Wu, L. S., Gannon, W. J., Zaliznyak, I. A., Tsvelik, A. M., Brockmann, M., Caux, J.-S., et al. (2016). Orbital-exchange and fractional quantum number excitations in an f-electron metal, Yb₂Pt₂Pb. Science, 352(6290), 1206-1210. doi:10.1126/science.aaf0981.

Cite as: https://hdl.handle.net/11858/00-001M-0000-002A-E9C9-4

Abstract

Exotic quantum states and fractionalized magnetic excitations, such as spinons in one-dimensional chains, are generally expected to occur in 3d transition metal systems with spin 1/2. Our neutron-scattering experiments on the 4f-electron metal Yb2Pt2Pb overturn this conventional wisdom.
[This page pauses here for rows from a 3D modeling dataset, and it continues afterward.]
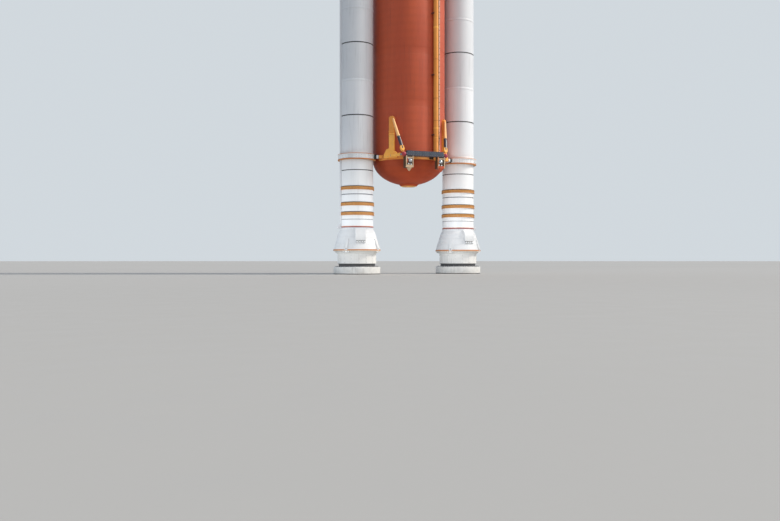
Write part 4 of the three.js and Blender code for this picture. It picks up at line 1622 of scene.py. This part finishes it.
@dataclass
class Intertank(Assembly):
    """Ribbed ring between the two tanks, with its doors and vents."""

    proud: float = 0.026
    low: float = 17.15
    high: float = 20.585
    ribs: int = 72

    def build(self) -> None:
        """Makes the ring."""
        self.piece("intertank_ribs", "tank_foam", "intertank", self.wall, self.doors)

    def rib_r(self, angle: float) -> float:
        """The ribbed wall's radius at an angle."""
        wave = 0.5 + 0.5 * cos(angle * self.ribs)
        return TANK_R + self.proud * min(1.0, max(0.0, (wave - 0.3) / 0.4))

    def wall(self) -> None:
        """Builds the wall from rows, ribbed between two plain flanges."""
        sides = self.ribs * 12
        rings = [(0.0, 0.6), (0.09, 0.6), (0.1, 0.0), (0.13, 0.0), (0.2, None)]
        rows = [(self.low + up, share) for up, share in rings]
        rows += [(self.high - down, share) for down, share in rings[::-1]]
        turns = [2 * pi * i / sides for i in range(sides)]
        skin = []
        for z, share in rows:
            radii = [self.rib_r(a) if share is None else TANK_R + self.proud * share for a in turns]
            skin.append([(r * cos(a), r * sin(a), z) for r, a in zip(radii, turns)])
        self.rings(skin, FOAM_RIB)

    def doors(self) -> None:
        """Frames the access doors and the round vents."""
        out = TANK_R + self.proud
        for angle, z, width, tall in ((-38, 18.3, 0.62, 0.78), (152, 18.9, 0.4, 0.4)):
            for loop, depth, coat, bevel in (
                (rounded(width, tall, 0.07), 0.014, FOAM, 0.008),
                (rounded(width * 0.8, tall * 0.82, 0.06), 0.012, FOAM_DARK, 0.006),
            ):
                self.prism(loop, 0.05, facing(angle) @ move(out - depth, 0, z) @ FRONT, coat, bevel)
        vent, laid = Form(), Form()
        vent.lathe([(0.02, -0.03), (0.07, -0.03), (0.08, -0.018), (0.08, 0.0), (0.05, -0.002),
                    (0.045, -0.02), (0.02, -0.02)], TRAY_SHADED, sides=24)
        laid.copies(vent, [lying(out, 0, 19.6)])
        self.copies(laid, [facing(angle) for angle in (-58, 60, 128)])


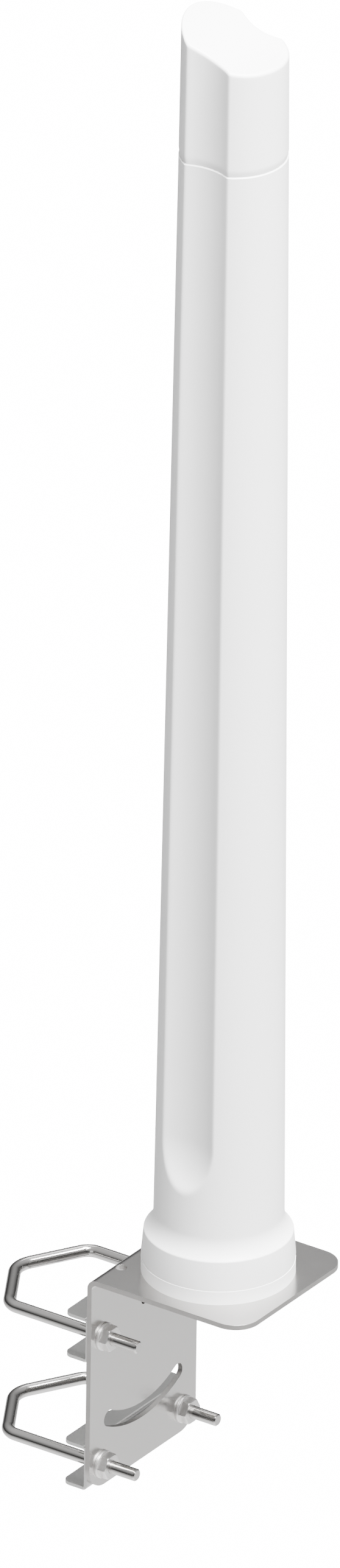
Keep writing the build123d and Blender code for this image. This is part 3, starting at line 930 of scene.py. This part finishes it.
def washer_tree() -> bpy.types.NodeTree:
    """Build the tree that sets one round-edged washer at each point of a mesh.

    Returns:
        The Geometry Nodes tree.
    """
    build, given, out = make_group(
        "washer_set",
        "GeometryNodeTree",
        {
            "Geometry": Kind.GEOMETRY,
            "Outer Radius": Kind.FLOAT,
            "Bore Radius": Kind.FLOAT,
            "Thickness": Kind.FLOAT,
            "Edge Rounding": Kind.FLOAT,
            "Round Steps": Kind.WHOLE,
            "Turn": Kind.ROTATION,
            "Material": Kind.MATERIAL,
        },
        {"Geometry": Kind.GEOMETRY},
    )
    both = build.math("ADD", given["Outer Radius"], given["Bore Radius"])
    width = build.math("SUBTRACT", given["Outer Radius"], given["Bore Radius"])
    circle = build.add(
        "GeometryNodeCurvePrimitiveCircle",
        {"Resolution": given["Round Steps"], "Radius": build.math("MULTIPLY", both, 0.5)},
    )
    section = build.add(
        "GeometryNodeCurvePrimitiveQuadrilateral", {"Width": width, "Height": given["Thickness"]}
    )
    eased = build.add(
        "GeometryNodeFilletCurve",
        {"Curve": section.outputs[0], "Count": WASHER_CORNER_STEPS, "Radius": given["Edge Rounding"]},
        mode="POLY",
    )
    washer = build.add(
        "GeometryNodeCurveToMesh", {"Curve": circle.outputs[0], "Profile Curve": eased.outputs[0]}
    )
    placed = build.add(
        "GeometryNodeInstanceOnPoints",
        {"Points": given["Geometry"], "Instance": washer.outputs[0], "Rotation": given["Turn"]},
    )
    close_tree(build, placed.outputs[0], given["Material"], out)
    return build.tree


def middle(node: str) -> Vector:
    """Return the centre of a CAD node's box."""
    low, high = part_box(node)
    return (low + high) / 2


@dataclass
class Clamps:
    """The V-bolts, nuts and washers that hold the bracket to a mast."""

    palette: Palette
    rod_r: float = 3.6 * MM
    mast_r: float = 30.15 * MM
    slant: float = 30.0
    leg_bend: float = 10.0 * MM
    apex_bend: float = 15.0 * MM
    tip_chamfer: float = 0.7 * MM
    bend_inset: float = 0.06 * MM
    washer_bore_r: float = 4.2 * MM
    washer_rounding: float = 0.25 * MM
    nut_edge: float = 0.18 * MM
    bend_steps: int = 16
    rod_steps: int = 48
    washer_steps: int = 72

    def make_bolt(self, level: str, tree: bpy.types.NodeTree) -> bpy.types.Object:
        """Bend one V-bolt round the back of the mast.

        Args:
            level: Which clamp.
            tree: The bent rod tree.

        Returns:
            The bolt.
        """
        low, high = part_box(f"{level}_v_bolt")
        leg_y = high.y - self.rod_r
        height = (low.z + high.z) / 2
        slant = math.radians(self.slant)
        apex_x = self.bend_inset - (self.mast_r + self.rod_r) / math.cos(slant)
        corner_x = apex_x + leg_y * math.tan(slant)
        tip_girth = 1 - self.tip_chamfer / self.rod_r
        path = [(high.x, -leg_y, 0.0, tip_girth), (high.x - self.tip_chamfer, -leg_y, 0.0, 1.0)]
        path += [(corner_x, -leg_y, self.leg_bend, 1.0), (apex_x, 0.0, self.apex_bend, 1.0)]
        path += [(corner_x, leg_y, self.leg_bend, 1.0)]
        path += [(high.x - self.tip_chamfer, leg_y, 0.0, 1.0), (high.x, leg_y, 0.0, tip_girth)]
        seed = bpy.data.meshes.new(f"{level}_bolt_path")
        links = [(index, index + 1) for index in range(len(path) - 1)]
        seed.from_pydata([(x, y, height) for x, y, _, _ in path], links, [])
        for label, column in (("bend", 2), ("girth", 3)):
            layer = seed.attributes.new(label, "FLOAT", "POINT")
            layer.data.foreach_set("value", [point[column] for point in path])
        values = {
            "Rod Radius": self.rod_r,
            "Bend Steps": self.bend_steps,
            "Round Steps": self.rod_steps,
            "Material": self.palette[DRAWN_ROD],
        }
        return grow(f"{level}_bent_bolt", seed, tree, values)

    def make_washers(self) -> bpy.types.Object:
        """Set the four washers on the leaf's face as one piece.

        Returns:
            The washers.
        """
        low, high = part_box(WASHERS[0])
        seed = bpy.data.meshes.new("washer_points")
        seed.from_pydata([middle(node) for node in WASHERS], [], [])
        values = {
            "Outer Radius": (high.z - low.z) / 2,
            "Bore Radius": self.washer_bore_r,
            "Thickness": high.x - low.x,
            "Edge Rounding": self.washer_rounding,
            "Round Steps": self.washer_steps,
            "Turn": (0.0, math.pi / 2, 0.0),
            "Material": self.palette[WASHER_STEEL],
        }
        return grow("clamp_washers", seed, washer_tree(), values)

    def build(self) -> None:
        """Make every clamp piece and settle each on its own body."""
        tree = bolt_tree()
        for level in LEVELS:
            settle(self.make_bolt(level, tree), f"{level}_v_bolt", "polished_rod", f"{level}_v_bolt")
            for hand in HANDS:
                nut = softened(f"{level}_{hand}_nut", f"{level}_{hand}_hexagon", self.nut_edge)
                dress(nut, self.palette[NUT_STEEL])
                settle(nut, f"{level}_{hand}_nut", "fastener_steel", f"{level}_{hand}_nut")
        settle(self.make_washers(), ROOT_BODY, "fastener_steel", *WASHERS)


# ---- fixings, connector and inside -----------------------------------------------------------------
@dataclass
class Fittings:
    """The small pieces under the shelf and everything sealed inside the cover."""

    palette: Palette
    edge: float = 0.15 * MM

    def build(self) -> None:
        """Round the pieces seen from below, and dress the CAD nodes that stay."""
        rounded = {
            "base_screws": ("base_fixing_screws", NUT_STEEL, "fastener_steel"),
            "base_screw_washers": ("base_fixing_washers", WASHER_STEEL, "fastener_steel"),
            "connector_nut": ("connector_ring_nut", NICKEL, "connector_plate"),
            "connector_body": ("connector_shell", NICKEL, "connector_plate"),
        }
        for node, (name, finish, slot) in rounded.items():
            piece = softened(node, name, self.edge)
            dress(piece, self.palette[finish])
            settle(piece, ROOT_BODY, slot, node)
        kept = {
            "base_seal": RUBBER,
            "connector_gasket": RUBBER,
            "thread_inserts": BRASS,
            "connector_insulator": BEAD_WHITE,
            "connector_contact": BRASS,
            "feed_coax": COPPER,
            "feed_tab": COPPER,
            "circuit_board": BOARD_GREEN,
            "front_feed_line": COPPER,
            "rear_ground_strip": COPPER,
            "front_dipole_arms": COPPER,
            "rear_dipole_arms": COPPER,
            "board_socket": SOCKET_BLACK,
            "foam_spacers": FOAM_WHITE,
        }
        for node, finish in kept.items():
            dress(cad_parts[node], self.palette[finish])
            LOG.info("%s: CAD node in %s", node, finish.name)


# ---- studio ----------------------------------------------------------------------------------------
@dataclass(frozen=True)
class Softbox:
    """One square area light aimed at the object's middle."""

    name: str
    place: tuple[float, float, float]
    size: float
    power: float


@dataclass
class Studio:
    """Floor, lights, sky and camera."""

    floor_z: float = -2.6
    floor_half: float = 30.0
    floor_white: float = 0.5
    floor_roughness: float = 0.9
    backdrop: float = 16.0
    horizon: float = 0.05
    zenith: float = 1.02
    target: tuple[float, float, float] = (59.2 * MM, 0.0, 369.2 * MM)
    azimuth: float = 34.15
    elevation: float = 27.8
    roll: float = 0.77
    frame_height: float = 856.8 * MM
    lens: float = 1400.0
    sensor: float = 36.0
    view_sensor: float = 150.0
    clip_share: float = 3.0
    softboxes: tuple[Softbox, ...] = (
        Softbox("key_box", (3.1, -1.05, 3.3), 1.9, 350.0),
        Softbox("top_box", (1.5, -0.25, 4.8), 2.6, 2300.0),
        Softbox("front_box", (0.3, -2.8, 0.9), 1.4, 9.0),
        Softbox("rear_box", (-1.0, 1.9, 3.0), 1.4, 24.0),
    )

    def make_floor(self) -> None:
        """Lay a plain pale floor well below the bracket, as white as the sky where it is looked at."""
        half = self.floor_half
        corners = [(x * half, y * half, self.floor_z) for x, y in ((-1, -1), (1, -1), (1, 1), (-1, 1))]
        mesh = bpy.data.meshes.new("floor")
        mesh.from_pydata(corners, [], [(0, 1, 2, 3)])
        floor = place_object("floor", mesh)
        material = bpy.data.materials.new("pale_floor")
        material.use_nodes = True
        build = Tree(material.node_tree)
        shader = next(n for n in material.node_tree.nodes if n.type == "BSDF_PRINCIPLED")
        grey = (self.floor_white, self.floor_white, self.floor_white, 1.0)
        shader.inputs["Base Color"].default_value = grey
        shader.inputs["Roughness"].default_value = self.floor_roughness
        glow = build.add("ShaderNodeEmission", {"Strength": self.backdrop})
        seen = build.add("ShaderNodeLightPath").outputs["Is Camera Ray"]
        blend = build.add(
            "ShaderNodeMixShader",
            {0: seen, 1: shader.outputs["BSDF"], 2: glow.outputs["Emission"]},
        )
        output = next(n for n in material.node_tree.nodes if n.type == "OUTPUT_MATERIAL")
        build.feed(output.inputs["Surface"], blend.outputs["Shader"])
        mesh.materials.append(material)

    def make_lights(self) -> None:
        """Hang the softboxes."""
        aim = Vector(self.target)
        for box in self.softboxes:
            data = bpy.data.lights.new(box.name, "AREA")
            data.size = box.size
            data.energy = box.power
            light = bpy.data.objects.new(box.name, data)
            light.location = box.place
            light.rotation_euler = (aim - Vector(box.place)).to_track_quat("-Z", "Y").to_euler()
            bpy.context.scene.collection.objects.link(light)

    def make_sky(self) -> None:
        """Light the sky, dim at the horizon and bright overhead, with plain white where it is looked at."""
        world = bpy.data.worlds.new("studio_sky")
        world.use_nodes = True
        build = Tree(world.node_tree)
        shader = next(n for n in world.node_tree.nodes if n.type == "BACKGROUND")
        way = build.add("ShaderNodeTexCoord").outputs["Generated"]
        height = build.add("ShaderNodeSeparateXYZ", {"Vector": way}).outputs["Z"]
        band = build.add(
            "ShaderNodeMapRange",
            {"Value": height, "To Min": self.horizon, "To Max": self.zenith},
            interpolation_type="SMOOTHSTEP",
        ).outputs["Result"]
        seen = build.add("ShaderNodeLightPath").outputs["Is Camera Ray"]
        unseen = build.math("SUBTRACT", 1.0, seen)
        cast = build.math("MULTIPLY", band, unseen)
        shown = build.math("MULTIPLY", self.backdrop, seen)
        build.feed(shader.inputs["Strength"], build.math("ADD", cast, shown))
        shader.inputs["Color"].default_value = (1.0, 1.0, 1.0, 1.0)
        bpy.context.scene.world = world

    def make_camera(self) -> None:
        """Stand the camera far off with a long lens, so that the view is nearly parallel."""
        data = bpy.data.cameras.new("camera")
        data.sensor_fit = "VERTICAL"
        data.sensor_height = self.sensor
        data.sensor_width = self.view_sensor
        data.lens = self.lens
        distance = self.frame_height * self.lens / self.sensor
        data.clip_end = self.clip_share * distance
        turn = math.radians(self.azimuth)
        lift = math.radians(self.elevation)
        back = Vector((
            math.sin(turn) * math.cos(lift),
            -math.cos(turn) * math.cos(lift),
            math.sin(lift),
        ))
        camera = bpy.data.objects.new("camera", data)
        camera.location = Vector(self.target) + back * distance
        facing = (-back).to_track_quat("-Z", "Y")
        camera.rotation_mode = "QUATERNION"
        camera.rotation_quaternion = facing @ Quaternion((0, 0, 1), math.radians(self.roll))
        bpy.context.scene.collection.objects.link(camera)
        bpy.context.scene.camera = camera

    def build(self) -> None:
        """Set up the whole studio."""
        self.make_floor()
        self.make_lights()
        self.make_sky()
        self.make_camera()


def main() -> None:
    """Build the studio and every sub-assembly in order."""
    logging.basicConfig(level=logging.INFO, format="%(name)s: %(message)s")
    Studio().build()
    palette = Palette()
    for part in (Cover, Bracket, Clamps, Fittings):
        part(palette).build()


if __name__ == "__main__":
    main()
We observe broad magnetic continuum dispersing in only one direction, which indicates that the underlying elementary excitations are spinons carrying fractional spin-1/2. These spinons are the emergent quantum dynamics of the anisotropic, orbital-dominated Yb moments. Owing to their unusual origin, only longitudinal spin fluctuations are measurable, whereas the transverse excitations such as spin waves are virtually invisible to magnetic neutron scattering. The proliferation of these orbital spinons strips the electrons of their orbital identity, resulting in charge-orbital separation.